Unions only remain strong in the public sector, where membership is 37%.
If you read the papers or watch the news, you will see an anti-public sector union story almost everyday. These are the people who teach your kids, pick up the trash, clean the sewers, drive the buses and trains, they’re the police and fireman.
Those stories will tell you that their pension fund liabilities will bankrupt the states. That it’s unionized teachers who have ruined our schools. Charter schools – without unions – are the new favorite charity for billionaires.
Tax cuts for the wealthy led to a mad speculative bubble, which led to a crash, causing the current deep recession, which has caused a tax revenue crisis across the board – not just for the federal government, but for states and local governments as well. So what’s the solution we’re being offered?
In New York’s last gubernatorial campaign, both major candidates ran as Ronald Reagans – “No new taxes! Cut services!” One of the Reagans won. With unemployment high, his cure is to cut jobs. Because this will magically create jobs. Nobody challenges this because – I guess – there are no children in the audience to cry out “The emperor has no clothes.” No logicians, either.
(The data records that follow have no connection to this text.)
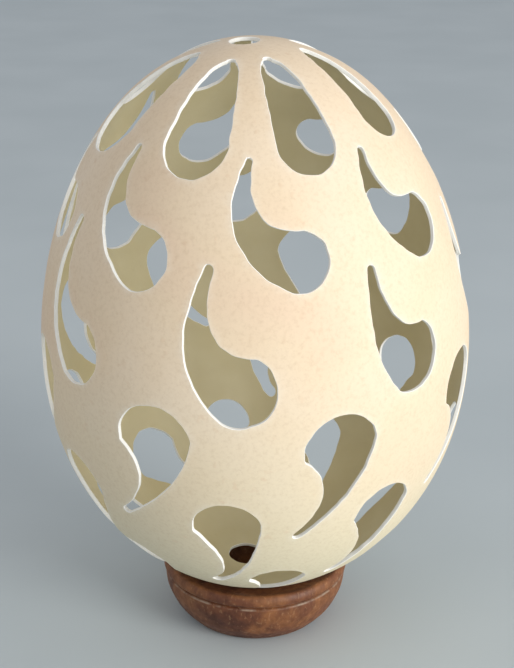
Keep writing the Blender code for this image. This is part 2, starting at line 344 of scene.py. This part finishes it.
# Each ring of cuts shares a tip radius, a taper and where the tail bends. A cut is then its
# azimuth in degrees from the front, its arc in mm from the pointed pole, the radius of its head,
# how far and which way the tail reaches, and how far it bows out.
CUT_RINGS = (
    ((0.45, 0.72, 0.70), (3.0, 9.6, 90, 0.0), (
        (-73.5, 14.9, 3.8, 9.3, 90, -0.8), (-22.8, 15.3, 3.15, 10.0),
        (21.3, 15.3, 2.8, 10.4, 92), (66.5, 14.2, 2.55, 9.2, 84),
        (115.0, 14.0), (159.8, 14.1, 3.25, 9.5, 87, -0.9),
        (204.7, 14.5, 2.95, 9.8, 89, -0.9), (248.2, 13.4, 2.7))),
    ((0.30, 1.14, 0.42), (2.8, 9.5, 109, 5.0), (
        (-33.2, 26.1, 3.0, 10.3, 109, 5.2), (12.5, 25.6, 2.8, 9.8, 110, 5.5),
        (54.9, 24.9, 3.05, 8.8, 109, 4.35), (105.0, 25.0),
        (156.8, 24.6, 2.6, 7.4, 107, 4.7), (197.7, 25.3, 2.9, 9.0, 111, 4.2),
        (240.2, 25.6, 2.7, 9.9, 106, 4.7), (283.0, 25.4, 2.9, 7.6))),
    ((0.45, 1.47, 0.39), (3.3, 10.5, 106, 4.2), (
        (-52.0, 36.5, 3.4, 12.1, 104, 4.8), (-3.7, 37.1, 3.5, 11.3, 104, 4.85),
        (42.9, 36.3, 3.45, 9.6, 110, 2.85), (88.0, 35.2),
        (135.4, 32.9, 2.9, 10.5, 107, 3.5), (186.3, 33.4, 3.15, 9.5, 108, 4.75),
        (225.5, 34.3, 3.0), (268.0, 34.8))),
    ((0.45, 1.89, 0.40), (3.6, 10.3, -111, 2.7), (
        (-25.4, 43.1, 3.8, 10.5, -115, 2.9), (21.6, 43.7, 3.65, 10.5, -110, 2.6),
        (67.0, 42.6), (109.5, 42.4, 3.5),
        (163.3, 40.9, 3.75, 10.1, -112, 2.35), (206.1, 40.8, 3.65, 8.9, -114, 3.3),
        (245.4, 41.2, 3.6, 10.6, -113, 3.4), (287.0, 42.0))),
    ((0.55, 2.20, 0.60), (3.4, 10.4, -102, 2.0), (
        (-7.7, 52.5, 3.35, 10.9, -100, 2.6), (37.2, 52.7, 3.2),
        (82.0, 51.5, 3.3), (128.0, 50.6, 2.95, 9.2),
        (177.3, 49.2, 3.0, 8.5, -96, 2.1), (216.0, 49.6), (257.4, 50.7, 3.0), (303.0, 52.0))),
    ((0.40, 1.90, 0.45), (2.9, 8.4, -110, 2.0), (
        (8.0, 63.0, 2.8), (58.0, 62.5, 2.8),
        (107.6, 62.3, 2.95, 9.0, -109, 0.2), (150.9, 62.3, 2.7, 9.0, -96, -1.8),
        (193.0, 61.1, 2.75), (230.4, 62.6, 3.4, 10.0, -125, 1.4),
        (270.7, 61.9, 3.3, 9.4, -112, 0.6), (314.0, 62.5))),
)
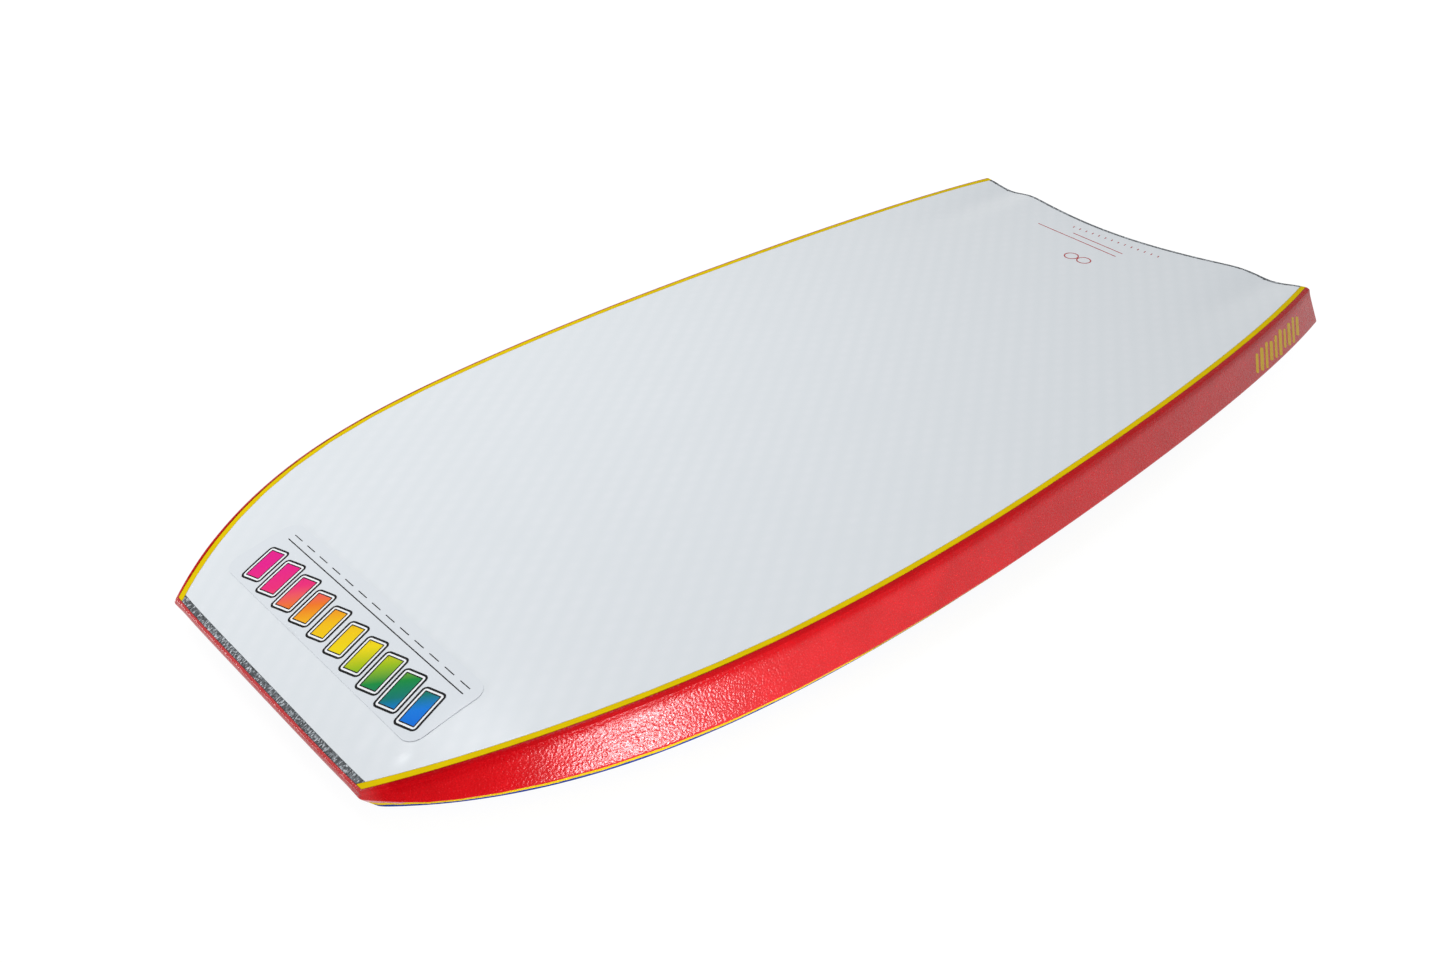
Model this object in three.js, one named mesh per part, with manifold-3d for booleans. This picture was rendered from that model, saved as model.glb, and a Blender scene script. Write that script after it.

In an interview with Bloomberg News, John Lekas (a self-promoting fund manager), said many states and municipalities are facing bankruptcy. Schools will close, garbage won’t be collected, there will be fewer cops on the street. But who cares, there’s a silver lining. “The good news on that is they can jettison their pension obligations, jettison their union contracts.”
People made a deal – work twenty or twenty-five or thirty years – and when they retired, they would get a pension. But they’re ordinary shlubs, teachers, firemen, clerks, guys who drove snowplows and filled potholes, so thank God, we don’t have to pay them what we owe them.
Even better, we can start driving down the wages of current workers in those positions. We can fire anyone we don’t like, or who looks at us funny, or stands up for their rights … well, they won’t have any, will they?
Meantime, corporate profits are at an all time high.